The Russian ruble fell below 57 to the dollar in trading on December 12, continuing a slide that has cut its value nearly in half this year.
The ruble's value against the dollar and the euro has continued to decline despite Russia's effort to shore it up by raising a key interest rate by one percentage point on December 11, the fifth increase this year.
The ruble was trading at about 57.31 to the dollar at midday on the Moscow exchange and later fell below 57.5.
One euro was buying more than 71 rubles.
The Russian central bank raised its key interest rate from 9.5 percent to 10.5 percent on December 11 -- and almost double the rate of 5.5 percent in March, when President Vladimir Putin set off a tense confrontation with the West by annexing Crimea from Ukraine.
The ruble and Russia's energy-reliant economy have been battered for months by falling world oil prices and sanctions imposed by the United States, the European Union, and other nations over Moscow's seizure of Crimea and its support for pro-Russian separatists fighting government forces in eastern Ukraine.

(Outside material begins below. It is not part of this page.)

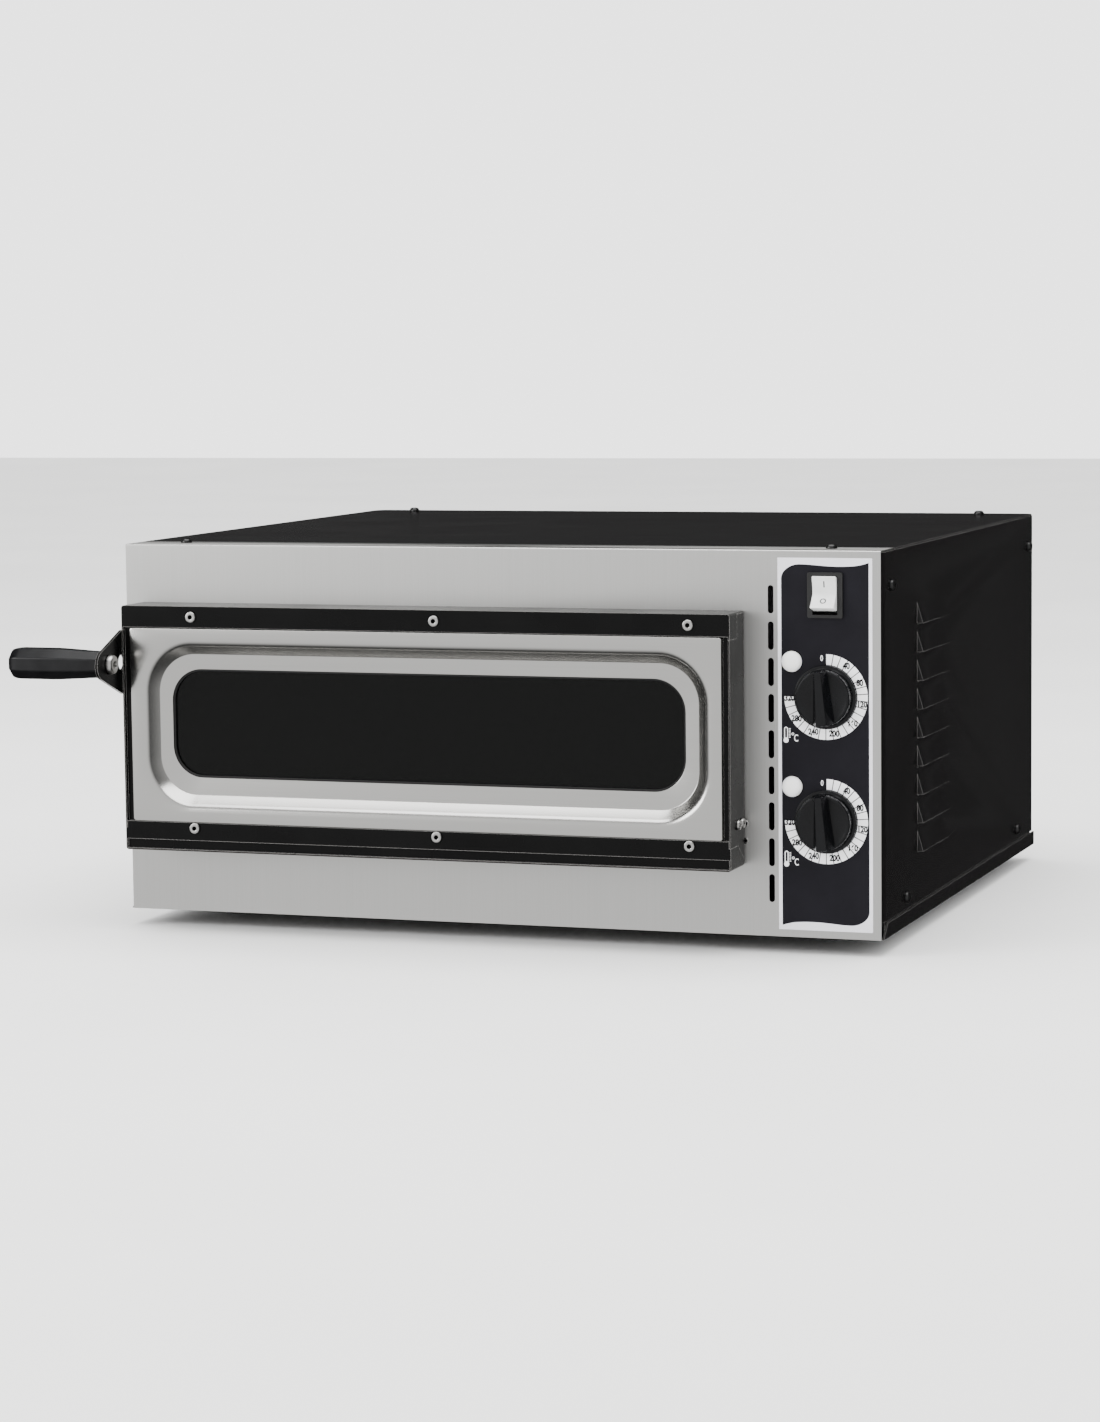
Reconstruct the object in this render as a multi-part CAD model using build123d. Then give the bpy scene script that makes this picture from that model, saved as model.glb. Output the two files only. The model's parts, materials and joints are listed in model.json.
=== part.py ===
from build123d import *
from math import cos, radians, sin
import os

# Countertop electric pizza oven with one baking chamber, in millimetres.
# +X is the oven's right, the door faces -Y, +Z is up.
# The origin is the centre of the footprint, on the surface that the feet stand on.

# Casing
body_width = 568.0
body_depth = 500.0
body_height = 268.0
foot_height = 12.0
sheet = 1.2
front_bend = 7.0
rear_bend = 10.0
front_flange = 9.0
rear_flange = 22.0
fascia_inset = 1.4
fascia_return = 36.0
tray_wall_height = 34.0
tray_lip_height = 10.3
tray_panel_gap = 1.7
tray_lip_nose = (3.0, 2.4)
tray_lip_slope = 12.0
top_screw_from_side = 41.0
top_screw_from_end = 20.0
upper_side_screw = (24.0, 25.0)
lower_side_screw = (66.0, 20.6)
rear_screw_from_side = 14.0
rear_screw_from_end = 46.0
ledge_width = 14.0
top_panel_gap = 0.6
top_strip_inset = 16.0
top_strip_lap = 8.0
vent_rows = 7
vent_height = 5.0
vent_from_side = 14.0
tray_vent_from_back = 110.0
tray_vent_pitch = 16.0
rear_vent_below_top = 40.0
rear_vent_pitch = 14.0
rear_vent_from_side = 22.0
joint_gap = 0.2

# Louvres in the right side panel
louvre_count = 9
louvre_length = 80.0
louvre_height = 15.0
louvre_depth = 4.5
louvre_wall = 1.0
louvre_pitch = 20.3
louvre_centre_from_front = 139.0
louvre_top_below_top = 42.0

# Control column, measured from the right edge and from the top of the body
dial_from_right = 40.0
lamp_from_right = 64.0
slot_from_right = 79.1
bulkhead_from_right = 88.0
switch_below_top = 30.6
lamp_below_top = (76.5, 163.0)
dial_below_top = (100.6, 186.7)
slot_count = 9
slot_width = 4.0
slot_height = 19.5
slot_pitch = 25.05
slot_below_top = 34.0
label_width = 66.8
label_height = 257.6
label_thickness = 0.4
label_from_right = 7.2

# Baking chamber
chamber_width = 405.0
chamber_depth = 405.0
chamber_height = 110.0
chamber_sheet = 1.0
chamber_flange = 12.0
stone_top_lift = 82.0
stone_thickness = 14.0
stone_clearance = 2.5
stone_lip = 2.0
support_height = 16.0
element_radius = 4.0
element_bend = 25.0
element_lift = 8.0
element_drop = 14.0
element_run_gap = 100.0
stud_radius = 2.0
insulation_gap = 8.0
element_from_wall = 34.0
element_stub = 8.0
stud_length = 10.0
clip_offsets = (-90.0, 60.0)
clip_width = 10.0
clip_length = 12.0
clip_drop = 6.0
support_inset = (16.0, 12.0)
support_size = (20.0, 16.0)
support_sheet = 1.5
stone_chamfer = 1.5
passage_clearance = 1.0
bulb_neck = 12.0
capillary_bend = 30.0
bulkhead_foot = 14.0
bulkhead_front_gap = 4.0
bulkhead_back_gap = 6.0
bulb_radius = 2.5
bulb_length = 90.0
capillary_radius = 1.0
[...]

The central bank said it would continue to raise its key rate "in the case of further aggravation of inflation risks."
Andrei Klepach, deputy CEO of Russia's Vnesheconombank, said the rate hike was unlikely to help the ruble but would have "a negative impact on the economy."
Klepach said that "rates are already quite high and therefore one percentage point changes little."
Some investors said the central bank intervened on December 12 to avert a steeper decline.
Aleksei Vorobyov, head of the foreign-exchange-operations department at Vozrozhdenie bank in Moscow, said he believed the bank "went out to defend the 58-ruble mark" by selling hundreds of millions of dollars.
The central bank said it had conducted nearly $200 million worth of forex market interventions on December 10.
Russian share prices were also on the decline on December 12, with the RTS index falling more than 4 percent in early trading before recovering modestly.
The ruble has lost about 42 percent of its value against the U.S. dollar and 36 percent against the euro since the beginning of the year.
The central bank has predicted that the country's economy was unlikely to see any growth in 2015 or 2016.
The Russian government recently revised its economic forecast for 2015, predicting a drop of 0.8 percent instead of 1.2 percent growth.